Entries provided:
——————

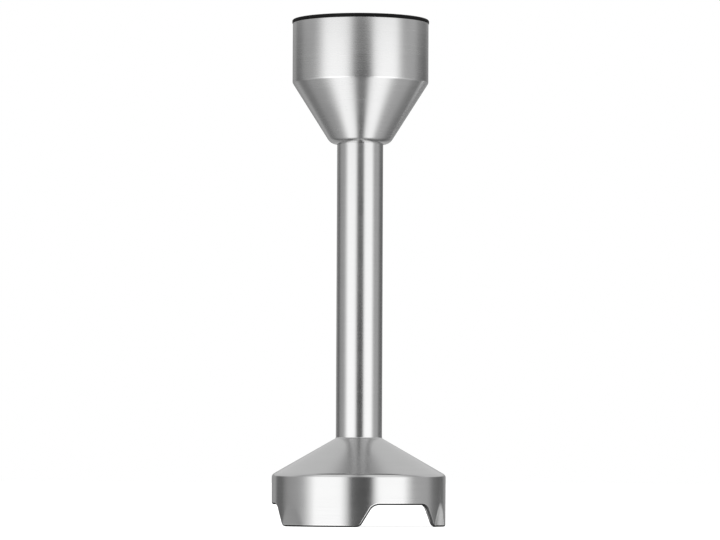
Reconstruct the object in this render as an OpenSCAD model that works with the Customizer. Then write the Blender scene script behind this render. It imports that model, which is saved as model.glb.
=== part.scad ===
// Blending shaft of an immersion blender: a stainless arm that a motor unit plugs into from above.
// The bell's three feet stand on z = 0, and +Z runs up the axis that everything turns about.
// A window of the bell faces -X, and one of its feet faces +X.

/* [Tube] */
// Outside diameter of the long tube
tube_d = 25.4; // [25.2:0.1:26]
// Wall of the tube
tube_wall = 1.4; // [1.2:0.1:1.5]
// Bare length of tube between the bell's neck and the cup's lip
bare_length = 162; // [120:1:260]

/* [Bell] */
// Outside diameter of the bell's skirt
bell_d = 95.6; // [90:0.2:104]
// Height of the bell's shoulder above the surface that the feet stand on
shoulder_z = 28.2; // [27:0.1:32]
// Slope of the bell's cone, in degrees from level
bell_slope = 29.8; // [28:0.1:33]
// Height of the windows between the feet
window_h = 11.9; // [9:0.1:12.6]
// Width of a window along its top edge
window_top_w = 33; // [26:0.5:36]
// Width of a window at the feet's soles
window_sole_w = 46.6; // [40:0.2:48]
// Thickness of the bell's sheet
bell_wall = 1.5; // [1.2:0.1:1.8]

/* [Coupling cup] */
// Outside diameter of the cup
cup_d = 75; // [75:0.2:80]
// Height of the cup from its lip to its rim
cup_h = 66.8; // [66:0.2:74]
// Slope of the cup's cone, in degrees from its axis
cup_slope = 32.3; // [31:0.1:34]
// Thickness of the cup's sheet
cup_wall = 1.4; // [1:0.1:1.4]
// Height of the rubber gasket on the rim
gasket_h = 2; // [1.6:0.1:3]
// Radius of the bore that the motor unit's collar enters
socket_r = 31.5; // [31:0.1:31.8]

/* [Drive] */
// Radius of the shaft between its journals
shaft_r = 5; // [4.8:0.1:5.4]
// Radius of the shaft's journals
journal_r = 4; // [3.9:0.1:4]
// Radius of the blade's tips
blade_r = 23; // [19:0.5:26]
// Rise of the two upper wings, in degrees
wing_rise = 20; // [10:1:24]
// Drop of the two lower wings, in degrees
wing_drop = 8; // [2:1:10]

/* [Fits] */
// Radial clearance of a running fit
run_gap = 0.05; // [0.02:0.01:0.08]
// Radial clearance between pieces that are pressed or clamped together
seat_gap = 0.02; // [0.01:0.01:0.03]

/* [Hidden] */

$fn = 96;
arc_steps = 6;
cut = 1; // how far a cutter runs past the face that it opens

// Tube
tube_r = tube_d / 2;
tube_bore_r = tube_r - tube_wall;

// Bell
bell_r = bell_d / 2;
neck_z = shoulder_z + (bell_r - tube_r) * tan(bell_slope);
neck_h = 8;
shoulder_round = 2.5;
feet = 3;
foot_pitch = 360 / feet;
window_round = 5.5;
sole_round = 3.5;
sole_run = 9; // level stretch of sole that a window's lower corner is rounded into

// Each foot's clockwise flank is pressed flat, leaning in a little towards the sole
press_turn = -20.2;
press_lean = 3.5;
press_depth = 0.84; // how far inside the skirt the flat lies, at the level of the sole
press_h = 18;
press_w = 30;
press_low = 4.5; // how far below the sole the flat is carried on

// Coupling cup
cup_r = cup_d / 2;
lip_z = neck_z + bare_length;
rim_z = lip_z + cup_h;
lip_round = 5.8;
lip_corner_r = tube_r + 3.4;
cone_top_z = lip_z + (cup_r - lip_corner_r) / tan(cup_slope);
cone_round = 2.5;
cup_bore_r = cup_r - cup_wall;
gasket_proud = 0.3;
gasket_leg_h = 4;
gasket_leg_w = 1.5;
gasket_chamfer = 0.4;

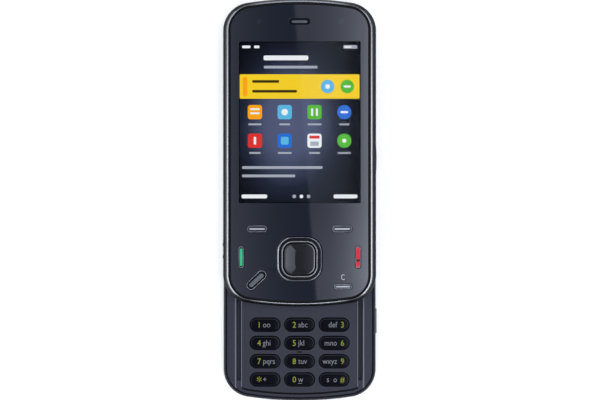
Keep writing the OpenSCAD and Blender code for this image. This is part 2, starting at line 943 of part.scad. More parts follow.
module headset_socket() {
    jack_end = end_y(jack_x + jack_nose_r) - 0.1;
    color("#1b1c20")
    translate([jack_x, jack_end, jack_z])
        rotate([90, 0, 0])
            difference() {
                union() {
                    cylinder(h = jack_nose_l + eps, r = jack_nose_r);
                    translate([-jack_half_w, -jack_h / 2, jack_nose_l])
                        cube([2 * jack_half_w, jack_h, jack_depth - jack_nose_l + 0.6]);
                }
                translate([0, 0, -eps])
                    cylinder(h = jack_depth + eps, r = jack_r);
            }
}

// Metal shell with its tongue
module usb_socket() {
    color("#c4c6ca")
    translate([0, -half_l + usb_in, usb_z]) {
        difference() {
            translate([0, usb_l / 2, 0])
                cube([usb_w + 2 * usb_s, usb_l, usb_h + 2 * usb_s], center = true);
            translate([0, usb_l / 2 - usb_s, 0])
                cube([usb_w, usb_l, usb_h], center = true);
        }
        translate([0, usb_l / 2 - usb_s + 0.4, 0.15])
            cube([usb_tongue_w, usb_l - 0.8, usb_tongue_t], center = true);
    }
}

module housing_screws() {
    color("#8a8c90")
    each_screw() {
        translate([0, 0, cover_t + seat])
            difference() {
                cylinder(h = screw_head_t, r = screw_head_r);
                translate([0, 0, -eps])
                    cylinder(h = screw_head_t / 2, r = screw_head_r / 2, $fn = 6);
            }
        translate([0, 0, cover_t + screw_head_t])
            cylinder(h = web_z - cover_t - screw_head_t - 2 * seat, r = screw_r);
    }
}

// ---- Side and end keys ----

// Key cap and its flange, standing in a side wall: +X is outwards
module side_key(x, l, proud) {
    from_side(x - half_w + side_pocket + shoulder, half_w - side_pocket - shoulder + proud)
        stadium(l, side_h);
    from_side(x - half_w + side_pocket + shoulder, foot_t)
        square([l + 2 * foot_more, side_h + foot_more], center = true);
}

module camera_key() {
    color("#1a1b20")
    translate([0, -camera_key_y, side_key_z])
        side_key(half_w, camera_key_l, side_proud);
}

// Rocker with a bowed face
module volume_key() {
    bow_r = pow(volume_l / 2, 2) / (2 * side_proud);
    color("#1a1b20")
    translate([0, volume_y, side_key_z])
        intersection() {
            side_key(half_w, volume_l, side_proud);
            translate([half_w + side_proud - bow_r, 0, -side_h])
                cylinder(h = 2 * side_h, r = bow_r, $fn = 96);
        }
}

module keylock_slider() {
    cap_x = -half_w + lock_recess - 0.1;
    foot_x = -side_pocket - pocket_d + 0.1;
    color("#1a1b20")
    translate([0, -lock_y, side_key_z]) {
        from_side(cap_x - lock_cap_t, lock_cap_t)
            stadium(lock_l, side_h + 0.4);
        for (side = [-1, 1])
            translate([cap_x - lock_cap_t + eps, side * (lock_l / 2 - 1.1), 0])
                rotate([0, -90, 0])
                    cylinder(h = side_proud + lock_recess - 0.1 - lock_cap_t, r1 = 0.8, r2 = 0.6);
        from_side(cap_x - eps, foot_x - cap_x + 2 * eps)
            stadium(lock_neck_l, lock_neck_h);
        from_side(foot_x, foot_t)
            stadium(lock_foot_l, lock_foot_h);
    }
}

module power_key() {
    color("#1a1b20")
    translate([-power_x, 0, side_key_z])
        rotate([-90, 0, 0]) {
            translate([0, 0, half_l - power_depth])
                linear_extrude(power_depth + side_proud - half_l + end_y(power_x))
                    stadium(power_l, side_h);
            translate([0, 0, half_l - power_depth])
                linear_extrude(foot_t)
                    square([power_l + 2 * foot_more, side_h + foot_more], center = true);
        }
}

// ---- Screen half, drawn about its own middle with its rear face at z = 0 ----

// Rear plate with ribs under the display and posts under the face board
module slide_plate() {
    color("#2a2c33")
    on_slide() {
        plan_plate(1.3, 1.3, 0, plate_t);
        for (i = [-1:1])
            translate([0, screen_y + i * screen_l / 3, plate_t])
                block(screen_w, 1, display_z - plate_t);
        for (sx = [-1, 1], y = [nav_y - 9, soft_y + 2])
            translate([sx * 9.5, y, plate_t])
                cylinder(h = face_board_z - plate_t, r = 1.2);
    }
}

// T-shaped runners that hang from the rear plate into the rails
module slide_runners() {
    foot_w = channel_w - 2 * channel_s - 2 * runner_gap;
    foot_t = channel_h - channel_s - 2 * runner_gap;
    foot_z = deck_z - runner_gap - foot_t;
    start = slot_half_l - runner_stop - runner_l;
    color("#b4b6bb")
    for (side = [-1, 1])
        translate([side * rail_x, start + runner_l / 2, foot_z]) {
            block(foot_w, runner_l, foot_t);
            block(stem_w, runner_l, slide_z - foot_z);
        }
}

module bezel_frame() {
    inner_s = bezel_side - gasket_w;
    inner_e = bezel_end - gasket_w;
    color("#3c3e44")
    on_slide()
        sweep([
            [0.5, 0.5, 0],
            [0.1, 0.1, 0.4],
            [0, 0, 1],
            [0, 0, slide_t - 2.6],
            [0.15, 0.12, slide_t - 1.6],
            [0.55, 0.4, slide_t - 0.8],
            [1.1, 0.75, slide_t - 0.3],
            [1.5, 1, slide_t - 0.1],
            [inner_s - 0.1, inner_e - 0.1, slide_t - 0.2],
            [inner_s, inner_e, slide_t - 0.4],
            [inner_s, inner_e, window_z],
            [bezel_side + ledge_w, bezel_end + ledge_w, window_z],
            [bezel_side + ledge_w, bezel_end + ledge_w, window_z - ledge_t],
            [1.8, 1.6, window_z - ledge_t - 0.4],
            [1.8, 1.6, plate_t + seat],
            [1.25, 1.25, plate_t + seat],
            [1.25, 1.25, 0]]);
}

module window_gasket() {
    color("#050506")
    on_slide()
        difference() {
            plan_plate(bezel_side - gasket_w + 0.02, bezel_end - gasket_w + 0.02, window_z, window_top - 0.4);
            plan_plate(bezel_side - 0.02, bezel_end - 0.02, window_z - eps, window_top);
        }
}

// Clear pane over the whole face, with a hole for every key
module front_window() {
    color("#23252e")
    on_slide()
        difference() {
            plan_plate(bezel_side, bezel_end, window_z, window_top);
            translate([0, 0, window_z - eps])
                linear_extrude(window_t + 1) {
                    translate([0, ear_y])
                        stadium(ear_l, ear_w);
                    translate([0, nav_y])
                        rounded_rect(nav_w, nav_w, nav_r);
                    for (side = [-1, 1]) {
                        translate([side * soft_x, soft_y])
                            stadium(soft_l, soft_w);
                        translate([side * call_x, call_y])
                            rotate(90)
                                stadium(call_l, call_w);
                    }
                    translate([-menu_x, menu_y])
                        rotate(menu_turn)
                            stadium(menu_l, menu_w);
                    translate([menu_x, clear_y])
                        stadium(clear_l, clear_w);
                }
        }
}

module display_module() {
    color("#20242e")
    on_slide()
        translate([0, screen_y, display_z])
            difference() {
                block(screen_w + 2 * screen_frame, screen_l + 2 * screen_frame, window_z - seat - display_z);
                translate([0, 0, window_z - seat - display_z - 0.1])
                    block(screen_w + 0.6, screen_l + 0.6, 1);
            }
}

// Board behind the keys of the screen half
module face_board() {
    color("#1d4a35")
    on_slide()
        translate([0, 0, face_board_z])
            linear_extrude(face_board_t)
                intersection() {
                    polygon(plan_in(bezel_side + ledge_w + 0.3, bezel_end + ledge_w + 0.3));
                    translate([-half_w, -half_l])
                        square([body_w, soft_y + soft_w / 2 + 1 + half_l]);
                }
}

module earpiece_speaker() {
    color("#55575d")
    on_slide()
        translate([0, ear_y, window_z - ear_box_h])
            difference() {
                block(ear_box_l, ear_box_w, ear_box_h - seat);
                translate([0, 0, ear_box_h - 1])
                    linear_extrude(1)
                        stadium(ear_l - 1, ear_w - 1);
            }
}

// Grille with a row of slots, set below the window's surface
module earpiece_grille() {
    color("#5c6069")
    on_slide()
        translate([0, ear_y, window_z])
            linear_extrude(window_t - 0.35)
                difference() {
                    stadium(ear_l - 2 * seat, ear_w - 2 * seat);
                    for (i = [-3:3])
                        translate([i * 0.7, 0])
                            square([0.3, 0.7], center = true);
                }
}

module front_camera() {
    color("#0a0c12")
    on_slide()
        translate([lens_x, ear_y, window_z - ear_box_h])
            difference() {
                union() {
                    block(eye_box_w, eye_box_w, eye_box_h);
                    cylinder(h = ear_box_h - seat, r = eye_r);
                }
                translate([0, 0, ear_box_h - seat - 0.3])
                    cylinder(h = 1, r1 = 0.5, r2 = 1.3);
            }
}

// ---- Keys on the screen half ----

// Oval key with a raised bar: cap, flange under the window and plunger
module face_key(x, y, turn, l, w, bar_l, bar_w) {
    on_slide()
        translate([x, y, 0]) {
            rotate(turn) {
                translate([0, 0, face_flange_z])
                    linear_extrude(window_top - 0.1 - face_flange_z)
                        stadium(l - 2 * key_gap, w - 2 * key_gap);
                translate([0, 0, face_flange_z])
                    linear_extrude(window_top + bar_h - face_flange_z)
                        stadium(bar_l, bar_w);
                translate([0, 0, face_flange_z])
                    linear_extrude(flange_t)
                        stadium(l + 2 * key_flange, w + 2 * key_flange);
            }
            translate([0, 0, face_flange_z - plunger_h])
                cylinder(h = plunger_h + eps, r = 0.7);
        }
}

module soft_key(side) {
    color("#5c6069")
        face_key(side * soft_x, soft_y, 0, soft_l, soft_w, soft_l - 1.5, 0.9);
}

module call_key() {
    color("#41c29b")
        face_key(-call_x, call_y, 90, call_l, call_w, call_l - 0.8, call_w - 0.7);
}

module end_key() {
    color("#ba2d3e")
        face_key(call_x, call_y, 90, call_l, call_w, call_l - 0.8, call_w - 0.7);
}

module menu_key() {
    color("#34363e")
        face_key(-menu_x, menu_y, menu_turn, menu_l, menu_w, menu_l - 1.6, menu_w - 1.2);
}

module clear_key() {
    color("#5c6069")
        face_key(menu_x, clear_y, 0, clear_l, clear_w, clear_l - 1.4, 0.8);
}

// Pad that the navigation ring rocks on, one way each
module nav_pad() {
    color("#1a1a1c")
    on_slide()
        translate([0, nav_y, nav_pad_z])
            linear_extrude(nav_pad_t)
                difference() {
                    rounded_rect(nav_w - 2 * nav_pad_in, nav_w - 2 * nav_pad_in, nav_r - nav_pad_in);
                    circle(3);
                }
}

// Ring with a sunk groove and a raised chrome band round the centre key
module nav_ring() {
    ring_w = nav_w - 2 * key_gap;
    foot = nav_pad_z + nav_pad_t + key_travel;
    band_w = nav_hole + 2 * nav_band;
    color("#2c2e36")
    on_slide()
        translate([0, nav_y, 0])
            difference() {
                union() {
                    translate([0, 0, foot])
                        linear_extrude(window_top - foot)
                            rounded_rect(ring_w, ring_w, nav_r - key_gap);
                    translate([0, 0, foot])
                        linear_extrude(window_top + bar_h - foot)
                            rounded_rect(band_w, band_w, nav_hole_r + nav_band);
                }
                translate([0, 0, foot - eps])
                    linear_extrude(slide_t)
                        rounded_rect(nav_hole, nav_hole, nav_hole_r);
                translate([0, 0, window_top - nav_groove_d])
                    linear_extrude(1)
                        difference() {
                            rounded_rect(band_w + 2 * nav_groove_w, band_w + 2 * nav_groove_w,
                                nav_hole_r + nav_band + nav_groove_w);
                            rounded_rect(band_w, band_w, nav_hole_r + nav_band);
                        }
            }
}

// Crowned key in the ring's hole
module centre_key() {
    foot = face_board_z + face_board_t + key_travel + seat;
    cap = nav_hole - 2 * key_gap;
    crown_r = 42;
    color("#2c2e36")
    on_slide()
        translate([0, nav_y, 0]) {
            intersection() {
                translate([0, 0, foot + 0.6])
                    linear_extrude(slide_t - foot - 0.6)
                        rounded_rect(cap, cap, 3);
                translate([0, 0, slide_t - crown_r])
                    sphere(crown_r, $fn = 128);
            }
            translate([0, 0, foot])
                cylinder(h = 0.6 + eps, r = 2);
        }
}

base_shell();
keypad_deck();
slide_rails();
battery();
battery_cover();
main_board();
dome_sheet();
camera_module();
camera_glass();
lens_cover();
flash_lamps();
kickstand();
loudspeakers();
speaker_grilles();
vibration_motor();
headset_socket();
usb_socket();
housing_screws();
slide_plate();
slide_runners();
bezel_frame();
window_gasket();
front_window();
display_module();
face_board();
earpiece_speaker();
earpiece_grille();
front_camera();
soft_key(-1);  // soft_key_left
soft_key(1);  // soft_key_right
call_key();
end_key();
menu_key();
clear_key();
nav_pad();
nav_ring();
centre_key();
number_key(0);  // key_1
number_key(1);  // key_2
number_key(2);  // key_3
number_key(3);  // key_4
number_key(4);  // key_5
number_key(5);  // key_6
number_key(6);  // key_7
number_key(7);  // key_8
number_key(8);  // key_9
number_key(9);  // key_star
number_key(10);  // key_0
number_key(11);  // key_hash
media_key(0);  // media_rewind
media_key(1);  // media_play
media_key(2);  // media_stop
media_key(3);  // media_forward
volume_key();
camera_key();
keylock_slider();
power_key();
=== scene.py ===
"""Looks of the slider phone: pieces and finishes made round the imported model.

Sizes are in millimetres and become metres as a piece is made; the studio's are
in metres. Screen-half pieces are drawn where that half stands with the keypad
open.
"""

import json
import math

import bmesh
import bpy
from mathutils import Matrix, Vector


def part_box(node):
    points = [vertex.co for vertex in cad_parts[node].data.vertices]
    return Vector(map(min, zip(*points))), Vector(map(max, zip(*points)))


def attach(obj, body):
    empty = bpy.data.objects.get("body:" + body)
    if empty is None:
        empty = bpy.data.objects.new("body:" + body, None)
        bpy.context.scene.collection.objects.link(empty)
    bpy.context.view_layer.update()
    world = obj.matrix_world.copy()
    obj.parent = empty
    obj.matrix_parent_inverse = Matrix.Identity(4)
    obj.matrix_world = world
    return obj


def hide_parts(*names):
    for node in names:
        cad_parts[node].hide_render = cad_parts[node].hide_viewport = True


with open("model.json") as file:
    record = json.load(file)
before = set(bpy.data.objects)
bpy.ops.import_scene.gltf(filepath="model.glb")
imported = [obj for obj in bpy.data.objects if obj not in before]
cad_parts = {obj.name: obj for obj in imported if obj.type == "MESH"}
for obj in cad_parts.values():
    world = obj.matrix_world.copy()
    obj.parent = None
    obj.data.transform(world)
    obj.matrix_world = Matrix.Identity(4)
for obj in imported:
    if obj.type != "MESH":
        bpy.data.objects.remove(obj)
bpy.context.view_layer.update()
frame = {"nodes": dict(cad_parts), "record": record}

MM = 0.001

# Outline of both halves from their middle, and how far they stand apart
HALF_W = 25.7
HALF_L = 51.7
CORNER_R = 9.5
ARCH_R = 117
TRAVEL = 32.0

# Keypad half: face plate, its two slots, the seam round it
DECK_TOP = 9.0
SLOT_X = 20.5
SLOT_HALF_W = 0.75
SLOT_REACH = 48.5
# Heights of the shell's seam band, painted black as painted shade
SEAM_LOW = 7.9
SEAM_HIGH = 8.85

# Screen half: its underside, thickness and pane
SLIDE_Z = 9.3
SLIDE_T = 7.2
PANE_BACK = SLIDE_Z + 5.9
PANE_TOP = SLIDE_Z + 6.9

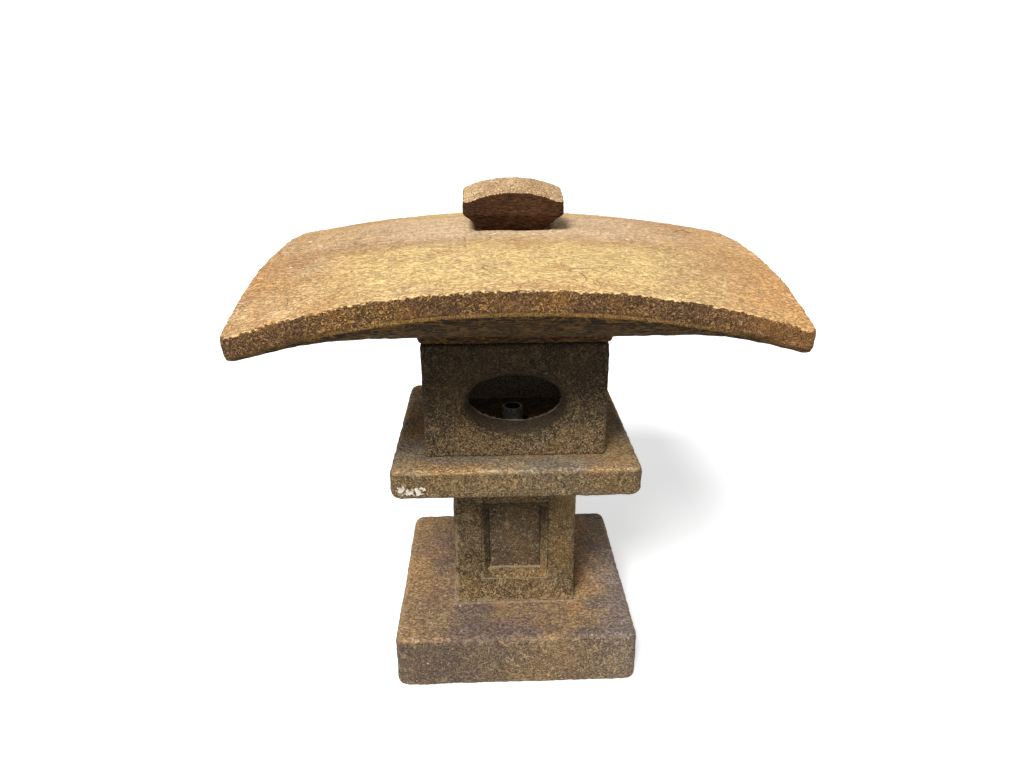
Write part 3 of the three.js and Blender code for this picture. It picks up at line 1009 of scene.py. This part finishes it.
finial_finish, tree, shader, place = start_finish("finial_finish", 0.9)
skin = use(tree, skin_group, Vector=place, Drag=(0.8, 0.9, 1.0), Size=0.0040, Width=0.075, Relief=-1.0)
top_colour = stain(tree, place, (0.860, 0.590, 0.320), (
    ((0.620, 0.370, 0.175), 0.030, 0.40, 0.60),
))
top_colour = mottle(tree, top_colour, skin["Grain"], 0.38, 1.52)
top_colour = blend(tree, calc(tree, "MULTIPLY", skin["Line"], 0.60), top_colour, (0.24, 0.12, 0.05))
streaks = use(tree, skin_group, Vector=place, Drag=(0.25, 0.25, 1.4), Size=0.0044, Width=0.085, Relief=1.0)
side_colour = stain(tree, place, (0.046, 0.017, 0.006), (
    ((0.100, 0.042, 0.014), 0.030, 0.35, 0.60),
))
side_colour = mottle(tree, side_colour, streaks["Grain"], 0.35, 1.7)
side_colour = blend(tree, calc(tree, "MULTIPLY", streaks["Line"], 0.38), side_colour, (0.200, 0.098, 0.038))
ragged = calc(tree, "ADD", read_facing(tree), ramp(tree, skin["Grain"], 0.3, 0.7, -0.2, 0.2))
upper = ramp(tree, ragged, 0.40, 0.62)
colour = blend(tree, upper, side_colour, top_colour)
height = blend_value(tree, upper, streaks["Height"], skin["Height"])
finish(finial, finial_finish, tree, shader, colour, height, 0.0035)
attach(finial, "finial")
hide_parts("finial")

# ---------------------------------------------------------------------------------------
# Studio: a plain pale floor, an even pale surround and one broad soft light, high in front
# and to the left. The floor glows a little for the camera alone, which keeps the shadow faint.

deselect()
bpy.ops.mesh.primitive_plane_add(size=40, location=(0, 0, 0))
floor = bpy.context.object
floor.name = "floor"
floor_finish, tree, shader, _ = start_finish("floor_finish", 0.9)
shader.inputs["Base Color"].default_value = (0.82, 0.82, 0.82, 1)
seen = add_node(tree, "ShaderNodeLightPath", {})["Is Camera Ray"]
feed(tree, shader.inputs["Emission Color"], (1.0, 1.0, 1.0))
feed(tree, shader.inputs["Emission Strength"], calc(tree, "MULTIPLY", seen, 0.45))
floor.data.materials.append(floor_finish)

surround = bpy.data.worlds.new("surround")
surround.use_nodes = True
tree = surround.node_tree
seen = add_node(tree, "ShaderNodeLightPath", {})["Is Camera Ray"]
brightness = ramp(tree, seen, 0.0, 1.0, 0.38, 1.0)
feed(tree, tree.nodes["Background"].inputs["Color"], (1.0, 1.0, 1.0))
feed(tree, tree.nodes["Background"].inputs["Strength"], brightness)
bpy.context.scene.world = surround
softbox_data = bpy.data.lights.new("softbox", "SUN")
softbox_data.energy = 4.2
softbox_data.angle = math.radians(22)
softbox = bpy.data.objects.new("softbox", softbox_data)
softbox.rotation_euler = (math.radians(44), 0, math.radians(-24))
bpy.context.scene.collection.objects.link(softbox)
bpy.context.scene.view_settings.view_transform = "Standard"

——————

Instruction: Output exactly the lines of the material above from the one containing "obj.matrix_world = world" up to and including the one containing "PANE_TOP = SLIDE_Z + 6.9".

Written response:
    obj.matrix_world = world
    return obj


def hide_parts(*names):
    for node in names:
        cad_parts[node].hide_render = cad_parts[node].hide_viewport = True


with open("model.json") as file:
    record = json.load(file)
before = set(bpy.data.objects)
bpy.ops.import_scene.gltf(filepath="model.glb")
imported = [obj for obj in bpy.data.objects if obj not in before]
cad_parts = {obj.name: obj for obj in imported if obj.type == "MESH"}
for obj in cad_parts.values():
    world = obj.matrix_world.copy()
    obj.parent = None
    obj.data.transform(world)
    obj.matrix_world = Matrix.Identity(4)
for obj in imported:
    if obj.type != "MESH":
        bpy.data.objects.remove(obj)
bpy.context.view_layer.update()
frame = {"nodes": dict(cad_parts), "record": record}

MM = 0.001

# Outline of both halves from their middle, and how far they stand apart
HALF_W = 25.7
HALF_L = 51.7
CORNER_R = 9.5
ARCH_R = 117
TRAVEL = 32.0

# Keypad half: face plate, its two slots, the seam round it
DECK_TOP = 9.0
SLOT_X = 20.5
SLOT_HALF_W = 0.75
SLOT_REACH = 48.5
# Heights of the shell's seam band, painted black as painted shade
SEAM_LOW = 7.9
SEAM_HIGH = 8.85

# Screen half: its underside, thickness and pane
SLIDE_Z = 9.3
SLIDE_T = 7.2
PANE_BACK = SLIDE_Z + 5.9
PANE_TOP = SLIDE_Z + 6.9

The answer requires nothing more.